19th April
The hot sun warms the sea air to a haze. The gulls, terns and avocets are a whirl of brilliant white under the clear blue sky and there is endless noise; it creates a confusing, bustling scene; birds are chasing and are chivied, others are building nests or displaying and mating in a frenzied flap. All infected by an incurable spring fever.

There are dozens of oystercatchers; many nesting quietly, others piping, and a single ringed plover bobs and calls from an empty shingle ridge. A small flock of whimbrels fly off and head northwards. A large mixed colony of sandwich terns and Mediterranean gulls is settled on the far side of the Ternery Pool and black-headed gulls fill the small, shingle islands. There are no swallows or sand martins over the water, just a single wheatear briefly on a distant fence post.

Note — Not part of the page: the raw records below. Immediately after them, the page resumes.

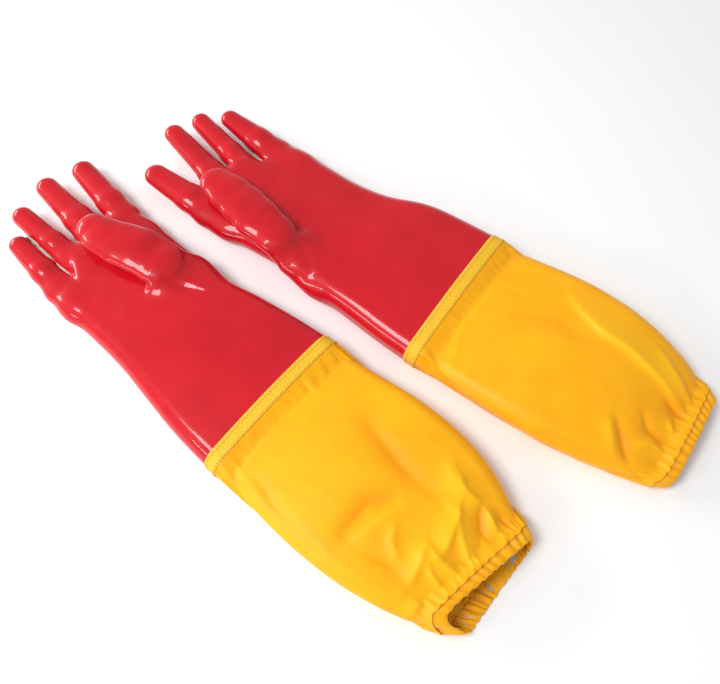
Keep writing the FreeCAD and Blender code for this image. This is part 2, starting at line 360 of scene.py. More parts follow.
def net(distance, low, high, step):
    """(points, quads) of the surface where distance is zero."""
    lines = [np.arange(a, b + step, step) for a, b in zip(low, high)]
    grid = np.stack(np.meshgrid(*lines, indexing="ij"), -1)
    d = distance(grid.reshape(-1, 3)).reshape(grid.shape[:3])
    cells = tuple(n - 1 for n in d.shape)
    total, count = np.zeros((*cells, 3)), np.zeros(cells)
    crossings = []
    for axis in range(3):
        first = tuple(slice(0, -1) if k == axis else slice(None) for k in range(3))
        second = tuple(slice(1, None) if k == axis else slice(None) for k in range(3))
        a, b = d[first], d[second]
        cross = (a < 0) != (b < 0)
        spot = grid[first].copy()
        spot[..., axis] += step * np.where(cross, a / np.where(cross, a - b, 1), 0)
        crossings.append((cross, a < 0))
        others = [k for k in range(3) if k != axis]
        for shift in ((0, 0), (0, 1), (1, 0), (1, 1)):
            part = [slice(None)] * 3
            for k, s in zip(others, shift):
                part[k] = slice(s, s + cells[k])
            part = tuple(part)
            total += spot[part] * cross[part][..., None]
            count += cross[part]
    index = np.full(cells, -1)
    index[count > 0] = np.arange((count > 0).sum())
    points = total[count > 0] / count[count > 0][:, None]
    quads = []
    for axis, (cross, low_inside) in enumerate(crossings):
        b, c = (axis + 1) % 3, (axis + 2) % 3
        at = np.argwhere(cross)
        at = at[(at[:, b] > 0) & (at[:, c] > 0) & (at[:, b] < cells[b]) & (at[:, c] < cells[c])]
        corners = []
        for back_b, back_c in ((1, 1), (0, 1), (0, 0), (1, 0)):
            cell = at.copy()
            cell[:, b] -= back_b
            cell[:, c] -= back_c
            corners.append(index[tuple(cell.T)])
        quad = np.stack(corners, 1)
        facing = low_inside[tuple(at.T)]
        quads += [quad[facing], quad[~facing][:, ::-1]]
    for _ in range(3):
        way, steep = slope(distance, points)
        points = points - way * (distance(points) / steep)[:, None]
    return points, np.concatenate(quads)


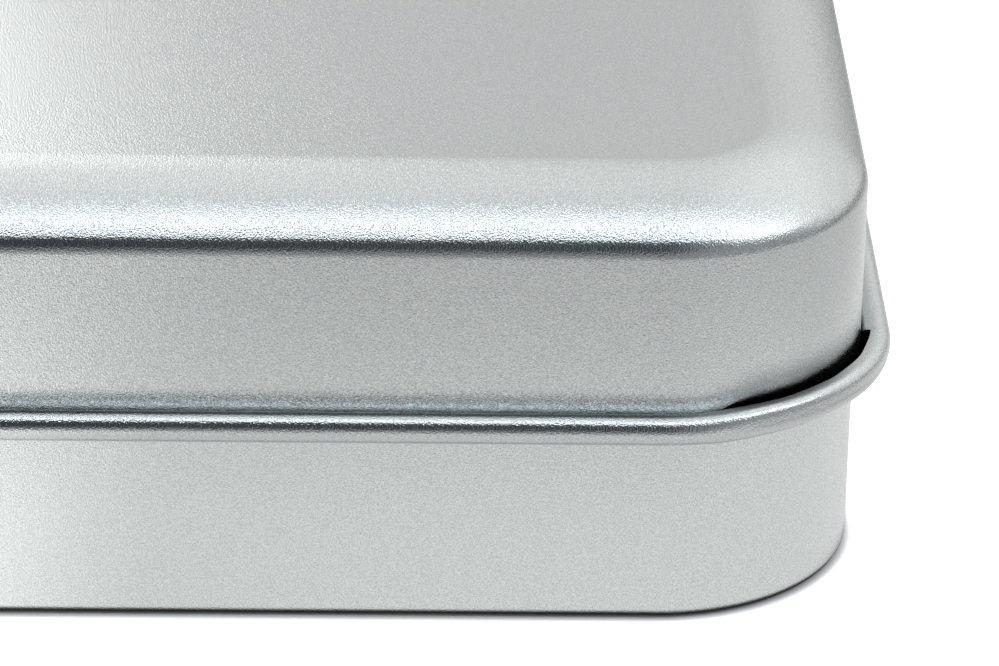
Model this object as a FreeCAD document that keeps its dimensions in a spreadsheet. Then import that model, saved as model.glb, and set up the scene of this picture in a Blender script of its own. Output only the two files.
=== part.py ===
"""Rectangular slip-lid tin box, shut: a drawn body and the lid pushed over it.

The lid's skirt ends in a curl, rolled outwards, that stands off the wall all round.
Millimetres, +Z up, +X along the long sides, origin on the floor at the middle of the box.
"""
import FreeCAD, Part
import math
import os

import Sketcher

SHEET_NAME = "Sizes"

# The driving dimensions. "Wall plane" is the outer face of the body's straight walls.
DIMENSIONS = {
    "body_length": 120.0,      # between the wall planes of the two ends
    "body_width": 85.0,        # between the wall planes of the two long sides
    "corner_radius": 13.5,     # the body's upright corners
    "base_edge_radius": 0.7,   # where the wall turns under to the base
    "tin_height": 30.25,       # from the floor to the lid's flat panel
    "sheet_thickness": 0.3,    # tinplate with its coatings
    "lid_clearance": 0.12,     # from the wall plane to the inside of the skirt
    "skirt_top": 26.1,         # height where the skirt starts to bend over
    "knuckle_radius": 1.8,     # the tight bend at the top of the skirt
    "shoulder_radius": 10.0,   # the broad bend from there up to the panel
    "panel_inset": 6.3,        # from the wall plane in to the crease round the panel
    "curl_radius": 1.0,        # outside of the rolled tube
    "curl_offset": 1.45,       # from the wall plane out to the middle of the tube
    "curl_height": 14.65,      # the middle of the tube above the floor
    "curl_end_angle": 165.0,   # where the raw edge stops, from straight outwards up and over
    "panel_lip": 1.0,          # flat strip inside the crease before the panel's middle
}

START = 1
END = 2
CENTRE = 3
ORIGIN = (-1, 1)
Z_AXIS = FreeCAD.Vector(0, 0, 1)


def make_sheet(doc):
    """Write every driving dimension into a cell of its own and give it an alias."""
    sheet = doc.addObject("Spreadsheet::Sheet", SHEET_NAME)
    for row, (name, value) in enumerate(DIMENSIONS.items(), start=1):
        sheet.set("A%d" % row, name)
        sheet.set("B%d" % row, str(value))
        sheet.setAlias("B%d" % row, name)
    doc.recompute()
    return sheet


def size(name):
    """Return an expression that reads one cell of the sheet."""
    return "%s.%s" % (SHEET_NAME, name)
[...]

Inland and the reed-filled dykes and thorny corners ring with the calls of sedge and Cetti’s warblers; swathes of low bramble bushes are filled with dunnocks and lesser whitethroats. Peacock butterflies sunbathe on the bare ground and pairs spiral high up into the air. A single cuckoo calls briefly. Castle water, the flooded gravel pit near Camber castle, has a brilliant, black-necked grebe in breeding plumage. Cormorants slowly kill the willows with their guano and adults and young sit on their dead stick nests and pant hard in the afternoon heat.